Welcome to Dear Queer Diary, a (new!) column about the joys (and occasionally, the pains) of journaling. We’ll be cracking open our tiny notebooks and breaking out the rainbow-colored pens on the regular, so get ready to limber up your writing hands and document all your beautiful feelings!
Header by Rory Midhani
When I was in high school, I wrote a seven-page, single-spaced account of a perfectly ordinary school day, which included three sentences devoted to taking off my raincoat, exact quotations from my assigned reading on the Middle East, and a twenty-seven line account of a conversation with my teacher crush. That was one of my longer journal entries.
On the opposite side of the spectrum are those days when I write only the date at the top of a page, beginning again the next day with a new date and some kind of explanation. “I guess I decided to go to bed.” “I suddenly realized that Downton Abbey was on TV!” “Tegan and Sara called me to ask if I wanted to go to their concert.” These things happen. Or at least two out of three of them.
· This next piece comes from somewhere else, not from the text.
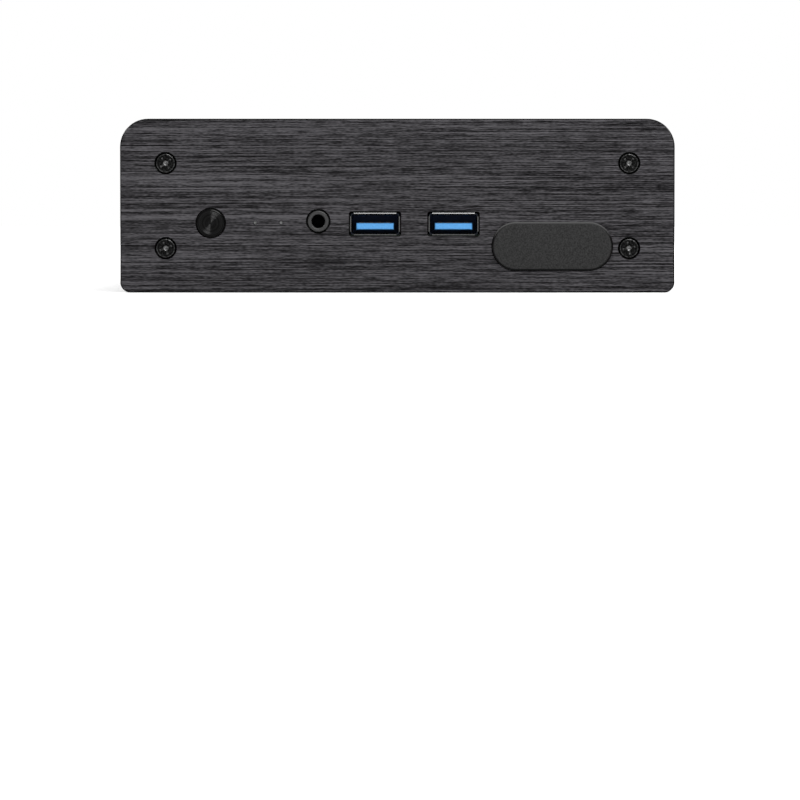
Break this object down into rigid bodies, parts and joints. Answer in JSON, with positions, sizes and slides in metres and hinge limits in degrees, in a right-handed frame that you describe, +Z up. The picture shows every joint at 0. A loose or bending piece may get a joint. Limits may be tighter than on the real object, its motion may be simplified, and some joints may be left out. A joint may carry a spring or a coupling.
{
  "type": "mini pc case",
  "caption": "Fanless case for a small computer: a finned aluminium body between two brushed end plates, with front connectors, a push button and rear port openings.",
  "frame": {"origin": "middle of the case on the surface that it stands on", "axes": "+Z up, -Y out of the front panel, +X to the right of someone facing the front panel"},
  "size_m": [0.15, 0.2047, 0.047],
  "materials": {
    "black_extrusion": "black anodised, fine extrusion grain",
    "black_plate": "black anodised, brushed along the width",
    "black_sheet": "black anodised satin sheet",
    "black_screws": "black oxide",
    "turned_black": "black anodised, turned rings",
    "black_plastic": "moulded black",
    "grey_nose": "grey moulded sleeve",
    "circuit_board": "green solder mask",
    "gold_contacts": "gold flash",
    "brass_posts": "machined brass",
    "zinc_screws": "zinc plated",
    "black_milled": "black anodised, milled",
    "thermal_pad": "soft grey blue",
    "black_steel": "black coated sheet",
    "black_rubber": "moulded matt rubber",
    "clear_lens": "clear moulding",
    "plated_shell": "bright nickel plate",
    "blue_insulator": "blue moulding"
  },
  "bodies": {
    "case": {"antenna_plug_left": "black_rubber", "antenna_plug_right": "black_rubber", "audio_jack_body": "black_plastic", "audio_jack_nose": "grey_nose", "bottom_cover": "black_sheet", "button_switch_body": "black_plastic", "cpu_heat_block": "black_milled", "drive_bracket": "black_steel", "drive_bracket_screws": "zinc_screws", "drive_led": "clear_lens", "drive_led_pipe": "clear_lens", "front_board_posts": "brass_posts", "front_board_screws": "zinc_screws", "front_io_board": "circuit_board", "front_io_header": "black_plastic", "front_io_pins": "gold_contacts", "front_panel": "black_plate", "front_panel_screws": "black_screws", "heat_block_screws": "zinc_screws", "heatsink_body": "black_extrusion", "led_holder": "black_plastic", "main_board_posts": "brass_posts", "power_led": "clear_lens", "power_led_pipe": "clear_lens", "rear_panel": "black_plate", "rear_panel_screws": "black_screws", "serial_port_cover": "black_rubber", "thermal_pad": "thermal_pad", "usb_contacts_left": "gold_contacts", "usb_contacts_right": "gold_contacts", "usb_shell_left": "plated_shell", "usb_shell_right": "plated_shell", "usb_tongue_left": "blue_insulator", "usb_tongue_right": "blue_insulator"},
    "button": {"power_button": "turned_black", "button_plunger": "black_plastic"}
  },
  "joints": [
    {"name": "power_button_press", "type": "slide", "parent": "case", "child": "button", "axis": [0, 1, 0], "range_m": [0, 0.0005], "stiffness_N_per_m": 400, "springref_m": -0.002}
  ]
}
I always marvel at those journals that come with the dates already written in, a set amount of space allotted for each entry. While I’m attracted to the consistency of such an arrangement, I think it’s fundamentally at odds with my journaling style, which tends to be more sporadic. When I was in college, I spent several hour plane rides on semester recaps, where I covered huge swathes of time—proportional to the sprawling cornfields I flew by on my journeys over the Midwest. This past summer, I wrote shorter entries with much greater frequency, capturing individual days and moments in greater focus.
Both methods have their charms. The first, I think, is like a feature film, complete with story arc and character development. The second is a snapshot: a striking close-up of a particular moment in time. “I’ve been talking to a highly caffeinated Abe.” “I am thinking about the way society has conditioned me to crave the validation of men.” “I have just run and showered, so I am feeling very pleased with myself.” (And yes, this time, those are really quotations from my diary.)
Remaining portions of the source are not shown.